I think the functions offered by deepspeed are nested with each other thus we cannot observe the theoretical reductions.

kisseternity commented 1 year ago

@dancingpipi, thanks for the questions. ZeRO is designed for very large models, > 1B parameters, that would not otherwise fit available GPU memory. Similarly, the higher stages of ZeRO are meant for models that are too large for lower stages. In summary, ZeRO memory savings come at the cost of extra communication time, and configurable) memory overhead of communication buffers. The answers to your specific questions are

  1. All ZeRO stages have comparable memory usage because Bert-Large (~340M params) is smaller than 1B, the communication buffers are GBs by default, and the data parallelism degree (4) is quite small. Bert-Large is not model that needs ZeRO.
  2. ZeRO-2 backward is slower because gradient partitioning occurs during the backward pass and that requires all-reduce communication.

Please see this #467 for a discussion on tuning ZeRO memory consumption.
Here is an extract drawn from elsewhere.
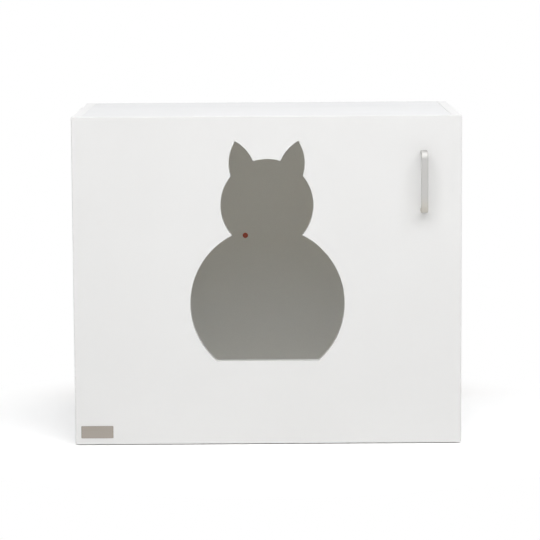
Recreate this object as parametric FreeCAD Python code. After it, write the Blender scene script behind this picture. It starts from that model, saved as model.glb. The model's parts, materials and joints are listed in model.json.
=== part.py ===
import FreeCAD, Part
import math
import os

# Cat litter box cabinet: a flat-pack box with one full-size door on two cup hinges.
# Millimetres. X is the width (right side +), Y the depth (the door faces -Y), Z is up.
# The origin is under the middle of the box that holds the whole cabinet, on the floor.

# ---- cabinet sizes ----
WIDTH = 650.0
HEIGHT = 550.0
CARCASS_DEPTH = 402.0
BOARD = 16.0
BAND = 0.8
BOTTOM_LIFT = 6.0
BACK_THICKNESS = 3.0
BACK_INSET = 12.0
GROOVE_DEPTH = 7.0
GROOVE_PLAY = 0.1

# ---- corner joints: cam housings, cam bolts and dowels ----
CAM_RADIUS = 7.4
CAM_HEIGHT = 12.2
CAM_PLAY = 0.1
CAM_FROM_END = 34.0
CAM_FRONT = 52.0
CAM_REAR = 64.0
CAM_SLOT_WIDTH = 1.6
CAM_SLOT_DEPTH = 2.4
CAM_SLOT_REACH = 5.2
BOLT_BORE_RADIUS = 4.0
BOLT_SHAFT_RADIUS = 3.0
BOLT_NECK_RADIUS = 2.0
BOLT_HEAD_RADIUS = 3.2
BOLT_HEAD_LENGTH = 3.0
BOLT_NECK_LENGTH = 5.0
BOLT_THREAD_RADIUS = 2.5
BOLT_THREAD_LENGTH = 11.0
CAP_RADIUS = 8.6
CAP_THICKNESS = 1.2
DOWEL_RADIUS = 4.0
DOWEL_IN_SIDE = 10.0
DOWEL_IN_SHELF = 20.0
DOWEL_FROM_CAM = 32.0
FIT_PLAY = 0.05

# ---- red cap and shallow drill mark in the back ----
BACK_CAP_X = -39.8
BACK_CAP_FROM_TOP = 225.0
BACK_CAP_RADIUS = 4.8
BACK_CAP_DOME = 1.4
BACK_CAP_TOP_RADIUS = 2.9
BACK_CAP_STEM_RADIUS = 3.6
BACK_CAP_STEM_LENGTH = 5.0
BACK_HOLE_X = 17.6
BACK_HOLE_FROM_TOP = 145.5
BACK_HOLE_RADIUS = 1.9
BACK_HOLE_DEPTH = 1.5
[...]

@tjruwase hi I'm using vit_gigantic_patch14_224 model with around 1.8B parameters but still observe that ZeRO-3 doesn't outperform ZeRO-1 and ZeRO-2 in memory reduction. I'm wondering if this is related to some default settings used by deepspeed beacause when using ZeRO implementation of fairscale, the reduced memory can match the calculations in the original paper.

Hello, when I'm testing llama 13B model with 8 A100 GPUs, I also find that ZeRO3 is a bit faster than ZeRO2, even in the same batch size. Any update on this issue? I think we should use profiler tools(such as Nvidia Nsight sys) to have a deep analysis. Through theoretical analysis, I suppose ZeRO3 has addition comm than ZeRO2. However, the additional comm may be erased by the prefetch optimization. But it still can't explain why ZeRO3 is faster.